While more companies are investing in cybersecurity regardless of ROI (63% in 2017 compared to 56% in 2016), a new study from Kaspersky Lab and B2B International has found that the average cost of a cybersecurity incident is growing.

According to the report ‘IT Security: cost-center or strategic investment?’, the most costly cybersecurity breaches for businesses of all sizes result from the failures of third-parties, which means that companies should not only invest in their own protection, but also pay attention to that of their business partners.

This year’s study reveals promising developments in the importance being placed on IT security. Businesses globally are starting to view it as a strategic investment and the share of IT budgets that is being spent on IT security is growing, reaching almost a quarter (23%) of IT budgets in large corporations. This pattern is consistent across businesses of all sizes, including very small businesses where resources are usually in short supply. However, while security appears to be receiving a larger proportion of the IT budget pie, the pie itself is getting smaller. For example, the average IT security budget for enterprises in absolute terms dropped from $25,5-million last year to $13,7-million in 2017.

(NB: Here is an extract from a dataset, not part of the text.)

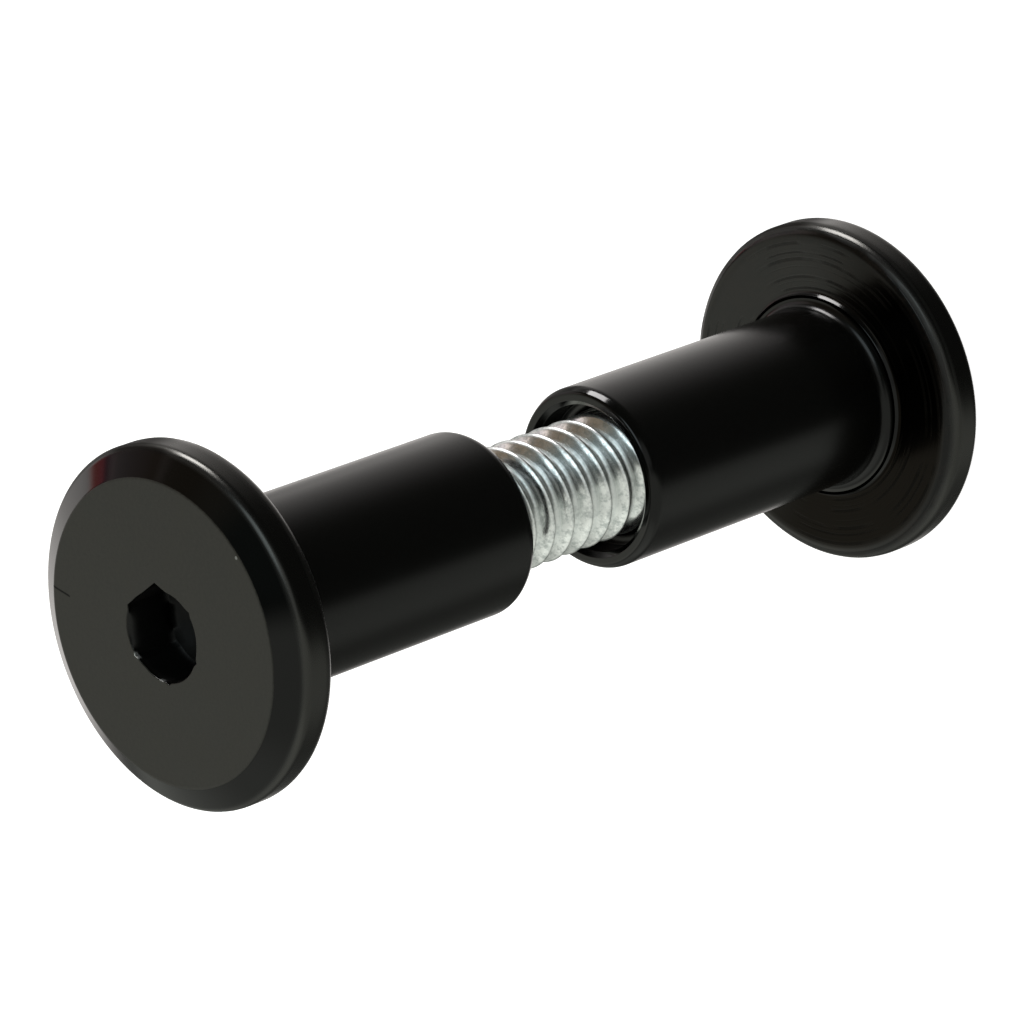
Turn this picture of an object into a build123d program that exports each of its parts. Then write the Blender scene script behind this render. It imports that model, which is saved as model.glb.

This is a concern for businesses, especially given the fact that – unlike IT security budgets – security breaches aren’t getting cheaper to recover from. This year, SMBs paid an average of $87,8K per security incident (compared to $86,5k in 2016), while enterprises faced an even larger increase of $992K in 2017, compared to $861K in 2016.

Nonetheless, raising IT security budgets is only part of the solution, as the most staggering losses stem from the incidents involving third-parties and their cyber-failures. SMBs had to pay up to $140K for incidents affecting infrastructure hosted by a third-party, while enterprises lost $1,8-million as a result of breaches affecting suppliers that they share data with, and $1,6-million because of IaaS-providers’ insufficient levels of protection.

As soon as a business gives another organisation access to its data or infrastructure, weaknesses in one may affect them both. This issue is becoming increasingly important as governments worldwide rush to introduce new legislations, requiring organisations to provide information about how they share and protect personal data.

”While cybersecurity incidents involving third-parties prove to be harmful to businesses of all sizes, their financial impact on a company has the potential to result in twice as much damage,” says Alessio Aceti, head of Enterprise Business Division at Kaspersky Lab. “This is because of a wider global challenge — with threats moving fast, but businesses and legislation changing slowly. When regulations like GDPR become enforceable and catch up with businesses before they manage to update their policies, the fines for non-compliance will further add to the bill.”